Work instructions: Print all of the data exactly as written.
'''
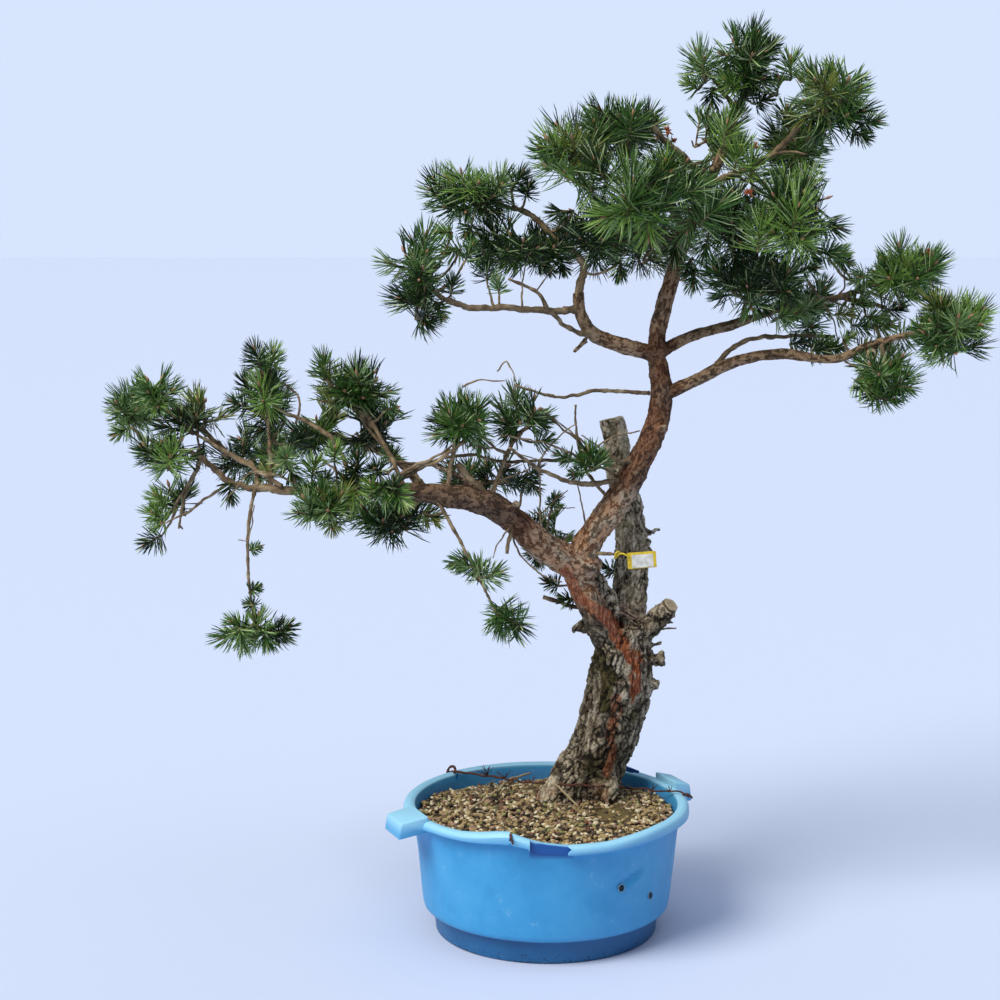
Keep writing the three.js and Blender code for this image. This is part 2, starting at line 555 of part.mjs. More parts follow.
const grown = planned.map(({ mass, stemLine, twigs }) => {
  const own = (other) => other.owner === mass.name;
  const kept = twigs.filter((tuft) => {
    const lengths = twigLengths(tuft, mass.name);
    const clear = lengths.every((length) => !meetsAny(length, woodLengths, needle.room, own));
    if (clear) woodLengths.push(...lengths);
    return clear;
  });
  return { mass, stemLine, kept };
});

const needleLengths = [];
for (const { mass, stemLine, kept } of grown) {
  const limb = limbs.find((other) => other.name === mass.limb);
  const random = seeded(mass.count * 31 + Math.round(mass.turn * 10));
  let solid = bentCylinder(stemLine, (t) => sizeAt(stem.sizes, t), stem.sides, stem.steps);
  for (const tuft of kept) {
    const allowed = (blade) => !meetsAny(blade, woodLengths, needle.room, (other) => other.tuft === tuft)
      && !meetsAny(blade, needleLengths, needle.room, (other) => other.owner === tuft);
    const { geometry, needles } = tuftGeometry(tuft, random, allowed);
    needleLengths.push(...needles);
    solid = solid.add(solidOf(geometry));
  }
  addPiece(mass.name, largest(solid.subtract(wholeLimb(limb, gap))), colours.needles, 0.8);
}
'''
Written answer:
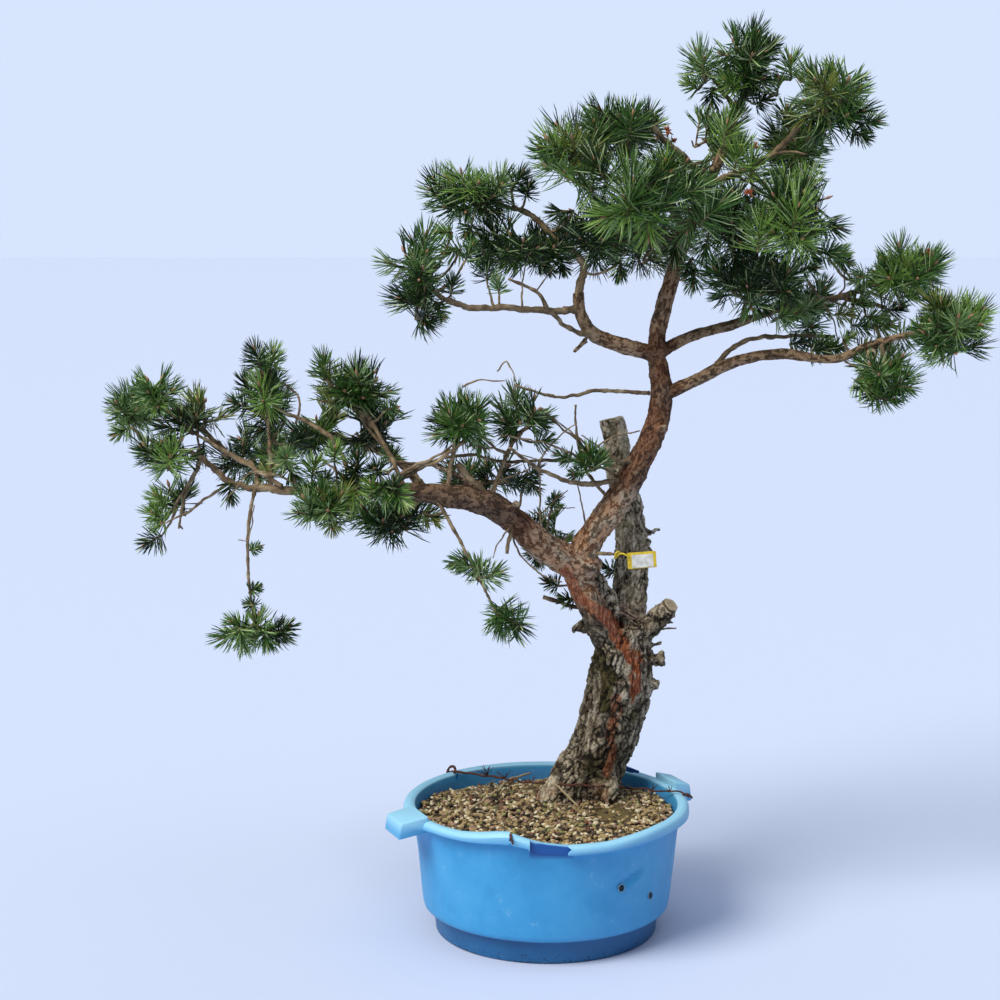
Keep writing the three.js and Blender code for this image. This is part 2, starting at line 555 of part.mjs. More parts follow.
const grown = planned.map(({ mass, stemLine, twigs }) => {
  const own = (other) => other.owner === mass.name;
  const kept = twigs.filter((tuft) => {
    const lengths = twigLengths(tuft, mass.name);
    const clear = lengths.every((length) => !meetsAny(length, woodLengths, needle.room, own));
    if (clear) woodLengths.push(...lengths);
    return clear;
  });
  return { mass, stemLine, kept };
});

const needleLengths = [];
for (const { mass, stemLine, kept } of grown) {
  const limb = limbs.find((other) => other.name === mass.limb);
  const random = seeded(mass.count * 31 + Math.round(mass.turn * 10));
  let solid = bentCylinder(stemLine, (t) => sizeAt(stem.sizes, t), stem.sides, stem.steps);
  for (const tuft of kept) {
    const allowed = (blade) => !meetsAny(blade, woodLengths, needle.room, (other) => other.tuft === tuft)
      && !meetsAny(blade, needleLengths, needle.room, (other) => other.owner === tuft);
    const { geometry, needles } = tuftGeometry(tuft, random, allowed);
    needleLengths.push(...needles);
    solid = solid.add(solidOf(geometry));
  }
  addPiece(mass.name, largest(solid.subtract(wholeLimb(limb, gap))), colours.needles, 0.8);
}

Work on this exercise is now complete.